In the Manitoba Hydro territory we ask our customers to increase their minimum speed settings, where applicable, and add larger storage to compensate for this change to make the compressors more efficient. Adjustment of minimum speed is done by the compressor supplier.


9. Reduce maximum speed settings.

Sometimes a compressor that is too large is purchased by a company in anticipation of higher future production levels. If a large compressor is installed in a system with high peak loads, the compressor may contribute to the facility peak demand charges, costing additional electrical costs.

Some VSD compressors have a maximum rpm setting where the compressor’s maximum kW can be temporarily reduced. When done in conjunction with additional storage capacity, this adjustment can reduce electrical costs.


10. Pair VSD compressor with smaller compressor.

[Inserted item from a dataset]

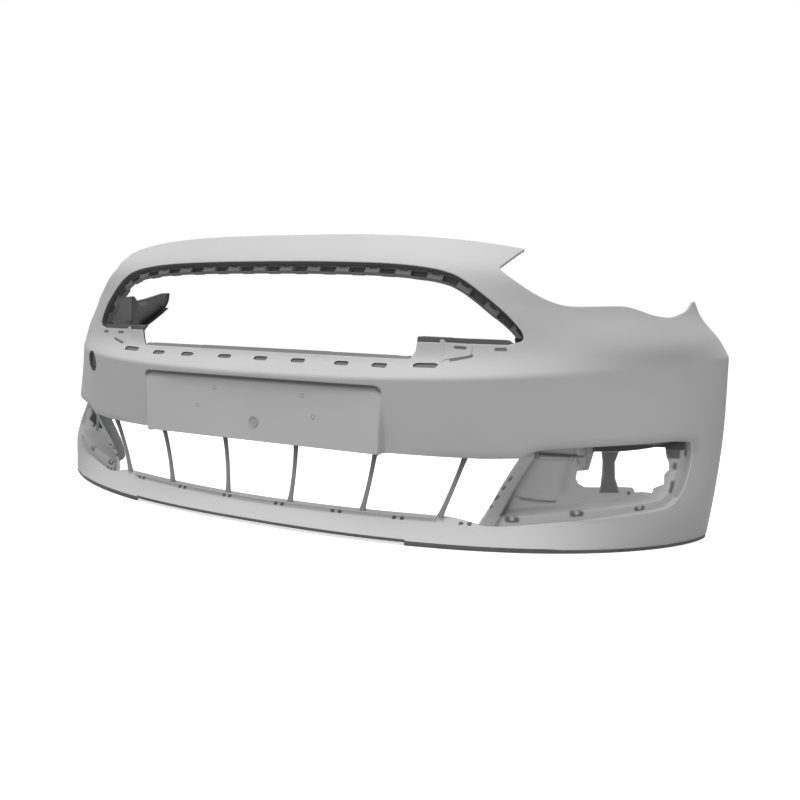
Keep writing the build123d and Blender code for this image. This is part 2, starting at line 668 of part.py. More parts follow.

Often, when a VSD compressor is installed that is too large for the load, the unit will spend most of its operating time in start/stop mode below the variable range. Most manufacturers will tell you that long-term operation in this mode is not desirable due to reasons already mentioned. This often occurs in systems feeding automotive repair shops or the like where the average load may be very light (10 to 20 percent), but peak flows will occur during operation of large pneumatic tools. In these cases, where resizing the compressor is not practical, it may be wise to install a much smaller compressor, which could also be VSD controlled to feed the very light loads, but have the large compressor set to run during high loads. In this way, each running compressor, either large or small, would match the operating condition and run within the optimum loading range, saving expensive future repair costs.